Flipped bits aren't very common since the signaling voltage differential between 0 and 1 is large enough to require some pretty gross interference or attenuation to induce.

Most DACs do some level of jitter correction. No non-HDMI consumer DACs do error correction on the data stream as they simply don't have a way to detect it in the first place.
 
Apr 7, 2016 at 12:56 AM Post #2,248 of 12,398
That deals with jitter. Which is a time-based error.

ECC is generally concerned with errors in the data, not its clocking.

My point is, why worry about bit errors and ECC, which as you said are very unlikely, while jitter as well as electrical analog noise are much more prevalent?
 
Apr 7, 2016 at 1:41 AM Post #2,249 of 12,398
My point is, why worry about bit errors and ECC, which as you said are very unlikely, while jitter as well as electrical analog noise are much more prevalent?


I'm not worrying about bit errors.
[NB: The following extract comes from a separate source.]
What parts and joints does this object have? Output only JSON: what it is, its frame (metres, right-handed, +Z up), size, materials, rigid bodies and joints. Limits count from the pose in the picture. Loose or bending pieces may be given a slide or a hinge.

I'm just interested in seeing the discussion properly framed.

I'm also an engineer ... which means that I'd default to using a transport mechanism that didn't suffer from two sets of issues that have to be addressed (e.g. noise and jitter with USB) when a cheap and simple alternative standard exists that only has to deal with one of them (e.g. jitter with an optical connection).

And using a USB output just to have to first fix USB's issues and then deal with any issue endemic to what is ultimately being converted to seems like an exercise in creating problems for the sake of it. It only makes sense if you don't have other choices.

Hopefully the next USB Audio standard won't be limited to just a streaming protocol. The interface is already fast enough to just transfer the whole source file to the DAC in the same fashion as a file to a hard drive. No timing or data integrity concerns ... the DAC just buffers the entire source file (or large sequenced chunks of it) and then plays from its internal buffer.